Super Volcanoes, by Robin George Andrews

A terrific debut book by Robin George Andrews, who trained as a volcanologist but diverted from primary research into popular science writing. (He has also done a bunch of freelancing for National Geographic, Scientific American, and the like.) The book profiles Kilauea, Yellowstone, Ol Doinyo Lengai, the oceanic ridge system (including Iceland), the Moon, Mars, Venus, and the cryovolcanoes of the outer solar system, plus bookending diversions into Vesuvius and Fuji. I was surprised at how much of the page count was devoted to extraterrestrial volcanism, but that decision certainly leaves plenty of Earthly volcanoes available to be profiled in Super Volcanoes II. The writing style is very excited and skews to the popular side of the jargon-fluff spectrum. The decision to de-emphasize jargon is laudable, but I found that the language can tend to be a bit flowery, especially in the first half of the book.
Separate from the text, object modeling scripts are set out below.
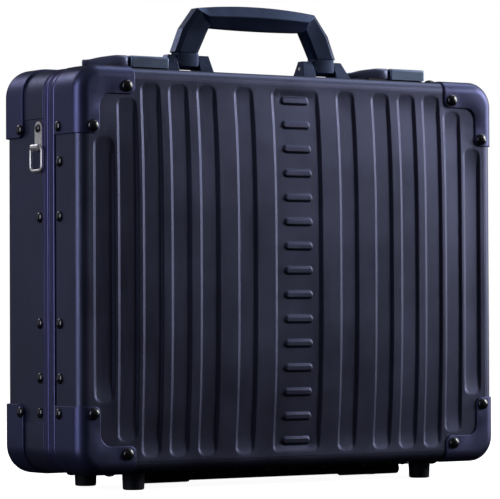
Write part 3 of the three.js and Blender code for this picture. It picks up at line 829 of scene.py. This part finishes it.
def tab_line(back, thick, top, loop_x, loop_z):
    """The tab's section as pairs of outer and inner points, from the top down and round the roll."""
    line = [((back + thick, z), (back, z)) for z in (top, (top + loop_z) / 2, loop_z + 4.4)]
    line.append(((back + thick + 0.05, loop_z + 2.2), (back, loop_z + 1.5)))
    for i in range(13):
        a = radians(168 + i * 22.5)
        line.append(tuple((loop_x + r * cos(a), loop_z + r * sin(a)) for r in (1.9, 3.1)))
    return line


def build_tab(where, side):
    """The riveted tab whose lower end is rolled round the ring."""
    node = "strap_tab_" + where
    low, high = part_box(node)
    y, half = (low.y + high.y) / 2 / MM, (high.y - low.y) / 2 / MM
    back, thick = HALF_W + 0.6, 1.2
    top = high.z / MM - half
    bm = bmesh.new()

    def point(x, y, z):
        return bm.verts.new((side * x * MM, y * MM, z * MM))

    rows = []
    for (ox, oz), (ix, iz) in tab_line(back, thick, top, back + 3.1, low.z / MM + 3.1):
        rows.append([point(ox, y - half, oz), point(ox, y + half, oz),
                     point(ix, y + half, iz), point(ix, y - half, iz)])
    for first, second in zip(rows, rows[1:]):
        bridge(bm, first, second)
    bm.faces.new(rows[-1])
    turns = [pi * k / 12 for k in range(1, 12)]
    outer = [point(back + thick, y + half * cos(a), top + half * sin(a)) for a in turns]
    inner = [point(back, y + half * cos(a), top + half * sin(a)) for a in turns]
    outer = [rows[0][1]] + outer + [rows[0][0]]
    inner = [rows[0][2]] + inner + [rows[0][3]]
    bm.faces.new(outer)
    bm.faces.new(inner)
    for k in range(len(outer) - 1):
        bm.faces.new((outer[k], outer[k + 1], inner[k + 1], inner[k]))
    agree(bm)
    finish_mesh(node + "_plate", bm, NICKEL, "base", (node,), 35)
    bm = bmesh.new()
    dome(bm, (side * (back + thick), y, CENTRE_Z + 124.3), (side, 0, 0), *TAB_RIVET)
    finish_mesh(node + "_rivet", bm, BLACK_RIVET, "base", (), 50)


def build_foot(half, where):
    """A moulded foot with a rounded tread and a screw recess."""
    node = "%s_foot_%s" % (half.name, where)
    low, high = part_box(node)
    x, y, top = (low.x + high.x) / 2 / MM, (low.y + high.y) / 2 / MM, high.z / MM
    profile = ((2.6, 2.2), (3.0, 0.7), (3.3, 0.1), (7.6, 0.0), (8.6, 0.25), (9.2, 0.8), (9.5, 1.6),
               (10.15, top - 1.2), (10.5, top - 0.6), (10.5, top))
    bm = bmesh.new()
    rings = []
    for r, z in profile:
        rings.append([bm.verts.new(((x + r * cos(t)) * MM, (y + r * sin(t)) * MM, z * MM))
                      for t in circle(40)])
    for first, second in zip(rings, rings[1:]):
        bridge(bm, first, second)
    bm.faces.new(rings[0][::-1])
    bm.faces.new(rings[-1])
    agree(bm)
    finish_mesh(node + "_moulded", bm, RUBBER, half.name, (node,), 30)


# ---------------------------------------------------------------- inside

def build_lining(half):
    """The cloth that lines a half: a skirt down the walls and a flat back."""
    inset, r, steps, depth = 3.4, 9.0, 6, half.depth
    rows = [(inset, -half.rail - 0.4), (inset, -half.rail - 6), (inset + 0.3, 12 - depth)]
    for i in range(steps + 1):
        a = pi / 2 * i / steps
        rows.append((inset + 0.3 + r * (1 - cos(a)), 3.6 + r * (1 - sin(a)) - depth))
    verts, faces = [], []
    index = [add_run(verts, [half.place(x, y, z) for x, z in outline(back)]) for back, y in rows]
    index.append(add_run(verts, [half.place(x * 0.9, 3.7 - depth, z * 0.88) for x, z in outline(25)]))
    for first, second in zip(index, index[1:]):
        faces += strip(first, second)
    faces.append(tuple(index[-1]))
    bm = mesh_of(verts, faces)
    agree(bm)
    node = half.name + "_lining"
    piece = finish_mesh(node + "_cloth", bm, CLOTH, half.name, (node,), 60)
    wall = piece.modifiers.new("cloth", "SOLIDIFY")
    wall.thickness, wall.offset = 0.8 * MM, 0


def build_pad(half):
    """A padded panel, quilted into squares that swell between their seams."""
    node, columns, rows, cuts = half.name + "_pad", 8, 6, 8
    low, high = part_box(node)
    x0, x1, z0, z1 = low.x / MM, high.x / MM, low.z / MM - CENTRE_Z, high.z / MM - CENTRE_Z
    back, thick = 3.9 - half.depth, (high.y - low.y) / MM - 0.6
    nx, nz = columns * cuts, rows * cuts
    bm = bmesh.new()
    grid = []
    for j in range(nz + 1):
        line = []
        for i in range(nx + 1):
            u, v = i / nx, j / nz
            swell = abs(sin(pi * u * columns) * sin(pi * v * rows)) ** 0.45
            border = min(1.0, min(u, 1 - u) * nx / 2.2, min(v, 1 - v) * nz / 2.2)
            y = back + thick * (0.25 + 0.30 * border ** 0.5 + 0.45 * swell * border)
            line.append(bm.verts.new(half.place(x0 + (x1 - x0) * u, y, z0 + (z1 - z0) * v)))
        grid.append(line)
    for j in range(nz):
        for i in range(nx):
            bm.faces.new((grid[j][i], grid[j][i + 1], grid[j + 1][i + 1], grid[j + 1][i]))
    edge = grid[0][:-1] + [row[-1] for row in grid[:-1]] + grid[-1][:0:-1] + [row[0] for row in grid[:0:-1]]
    behind = [bm.verts.new((v.co.x, (PART_Y + half.side * back) * MM, v.co.z)) for v in edge]
    bridge(bm, edge, behind)
    bm.faces.new(behind)
    agree(bm)
    finish_mesh(node + "_quilted", bm, PAD_CLOTH, half.name, (node,), 60)


# ---------------------------------------------------------------- the case

for half in (LID, BASE):
    build_shell(half)
    build_rail(half)
    build_lining(half)
    build_rivets(half)
    build_hinge_rivets(half)
    for corner, sx, sz in CORNERS:
        build_guard(half, corner, sx, sz)
    for where, _ in LEFT_RIGHT:
        build_foot(half, where)
for corner, sx, sz in CORNERS:
    build_cover(corner, sx, sz)
build_pad(BASE)
build_pad(LID)
build_handle()
for where, side in LEFT_RIGHT:
    bevelled("handle_bracket_" + where, "base", GRIP, 0.7)
    build_ring(where)
    build_tab(where, side)
    build_lever(where)
    build_housing(where)
    bevelled("release_button_" + where, "release_button_" + where, LATCH, 0.4)
    bevelled("latch_plate_" + where, "base", DARK, 0.3)
    for number in (1, 2, 3):
        build_dial(where, number)


def paint(mesh, mat):
    mesh.materials.clear()
    mesh.materials.append(mat)


# The CAD nodes that show as they are
for node, made in NODES.items():
    if node.startswith(("hinge_leaf", "latch_strike")):
        paint(made.data, DARK)
    elif "pin" in node or "axle" in node:
        paint(made.data, NICKEL)


# ---------------------------------------------------------------- studio

CAMERA_AT = (-1.57853, -2.29841, 0.15467)
CAMERA_TURN = (-34.393, 1.191, -0.248)  # azimuth, elevation and roll in degrees


def floor():
    """White paper under the case, which lights nothing."""
    mesh = bpy.data.meshes.new("floor")
    mesh.from_pydata([(-12, -12, 0), (12, -12, 0), (12, 12, 0), (-12, 12, 0)], [], [(0, 1, 2, 3)])
    made = bpy.data.objects.new("floor", mesh)
    bpy.context.scene.collection.objects.link(made)
    mesh.materials.append(material("floor_paper", (0.9, 0.9, 0.9), 0.8, 0.0,
                                   Emission_Color=(1, 1, 1, 1), Emission_Strength=0.95))
    made.visible_diffuse = made.visible_glossy = False


def lamp(name, at, target, size, power, color=(1, 1, 1)):
    data = bpy.data.lights.new(name, "AREA")
    data.shape, data.size, data.size_y = "RECTANGLE", size[0], size[1]
    data.energy, data.color = power, color
    made = bpy.data.objects.new(name, data)
    bpy.context.scene.collection.objects.link(made)
    made.location = at
    made.rotation_euler = (Vector(target) - Vector(at)).to_track_quat("-Z", "Y").to_euler()


def world():
    """White behind the case; the light on it is dim below, brighter above."""
    made = bpy.data.worlds.new("studio")
    bpy.context.scene.world = made
    made.use_nodes = True
    tree = made.node_tree
    tree.nodes.clear()
    new = tree.nodes.new
    out, mix, path = new("ShaderNodeOutputWorld"), new("ShaderNodeMixShader"), new("ShaderNodeLightPath")
    soft, white = new("ShaderNodeBackground"), new("ShaderNodeBackground")
    where, split, shade = new("ShaderNodeTexCoord"), new("ShaderNodeSeparateXYZ"), new("ShaderNodeValToRGB")
    lift = new("ShaderNodeMapRange")
    tree.links.new(where.outputs["Generated"], split.inputs[0])
    tree.links.new(split.outputs["Z"], lift.inputs["Value"])
    lift.inputs["From Min"].default_value = -1
    tree.links.new(lift.outputs["Result"], shade.inputs["Fac"])
    steps = shade.color_ramp.elements
    steps[0].position, steps[0].color = 0.40, (0.035, 0.038, 0.05, 1)
    steps[1].position, steps[1].color = 1.0, (1.0, 1.0, 1.05, 1)
    middle = steps.new(0.56)
    middle.color = (0.16, 0.165, 0.19, 1)
    tree.links.new(shade.outputs["Color"], soft.inputs["Color"])
    soft.inputs["Strength"].default_value = 0.1
    white.inputs["Strength"].default_value = 1.0
    white.inputs["Color"].default_value = (1, 1, 1, 1)
    tree.links.new(path.outputs["Is Camera Ray"], mix.inputs["Fac"])
    tree.links.new(soft.outputs[0], mix.inputs[1])
    tree.links.new(white.outputs[0], mix.inputs[2])
    tree.links.new(mix.outputs[0], out.inputs["Surface"])


def camera():
    """A long lens, low and to the left of the lid, turned a little about its own axis."""
    data = bpy.data.cameras.new("camera")
    data.lens, data.sensor_width, data.clip_end = 219.31, 36, 50
    data.shift_x, data.shift_y = -0.0023, -0.0009
    made = bpy.data.objects.new("camera", data)
    bpy.context.scene.collection.objects.link(made)
    az, el, roll = (radians(a) for a in CAMERA_TURN)
    ahead = Vector((-sin(az) * cos(el), cos(az) * cos(el), sin(el)))
    right = ahead.cross(Vector((0, 0, 1))).normalized()
    up = right.cross(ahead)
    across = right * cos(roll) + up * sin(roll)
    upward = -right * sin(roll) + up * cos(roll)
    turn = Matrix((across, upward, -ahead)).transposed().to_4x4()
    made.matrix_world = Matrix.Translation(CAMERA_AT) @ turn
    bpy.context.scene.camera = made


floor()
world()
camera()
# Lamps: name, place, target, size, watts and colour
lamp("key", (2.3, -0.55, 0.95), (0, 0, 0.25), (1.5, 1.7), 34)
lamp("front_right", (2.15, -1.25, 1.15), (0.15, 0, 0.32), (0.6, 0.7), 17)
lamp("left_strip", (-2.0, -0.15, 0.6), (-0.15, 0, 0.25), (0.95, 1.6), 16, (0.84, 0.86, 1.0))
lamp("back_left", (-1.3, 1.7, 0.5), (-0.2, 0, 0.2), (1.2, 1.4), 1.2, (0.92, 0.93, 1.0))
lamp("back_top", (-0.7, 2.0, 1.6), (0, 0, 0.35), (0.9, 0.6), 5, (0.88, 0.88, 1.0))
lamp("top", (1.3, 0.15, 2.1), (0, 0, 0.35), (1.2, 1.2), 11, (0.78, 0.88, 1.0))
bpy.context.scene.view_settings.view_transform = "Standard"
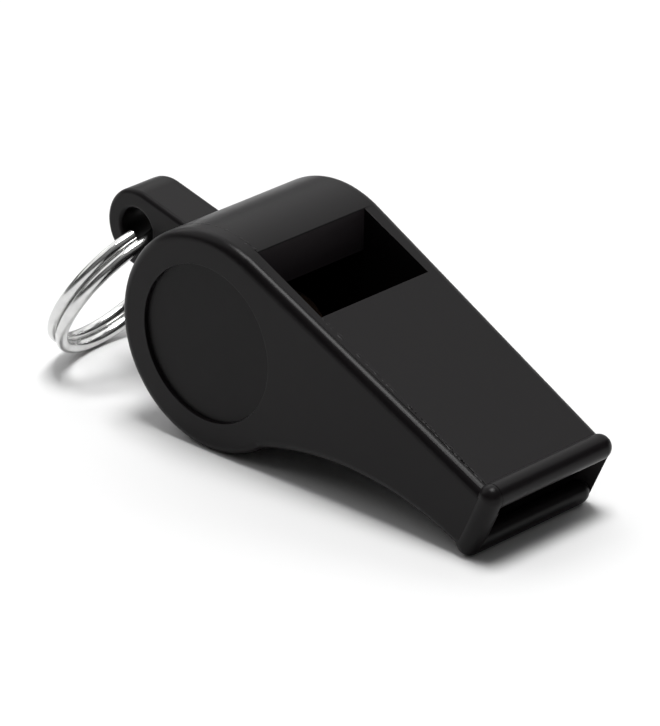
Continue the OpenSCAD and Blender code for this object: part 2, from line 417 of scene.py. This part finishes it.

For instance, he refers to the magma chamber below Yellowstone as a “dragon,” a “cupola,”, a “missile,” a “grenade,” and (you can hear the thesaurus pages flipping) a “wyvern.” It erupts “shattered fire.” These metaphors can be doubtless engaging with some audiences, but my taste is for a bit more direct language. It’s a fine line, and I’m not sure whether there’s a clear way to nail “just the right amount of technical detail,” but I think one technique (employed by Andrews) is to weave in brief interviews with working volcanologists, allowing them to use their own words to describe eruptive phenomena, which then gives Andrews the latitude to “translate.” He does a fine job with presenting these people as humans, and somehow makes the reader feel welcomed by the volcanological community. All told, I found Super Volcanoes an enjoyable read, and it will have a place of honor on my geological bookshelf.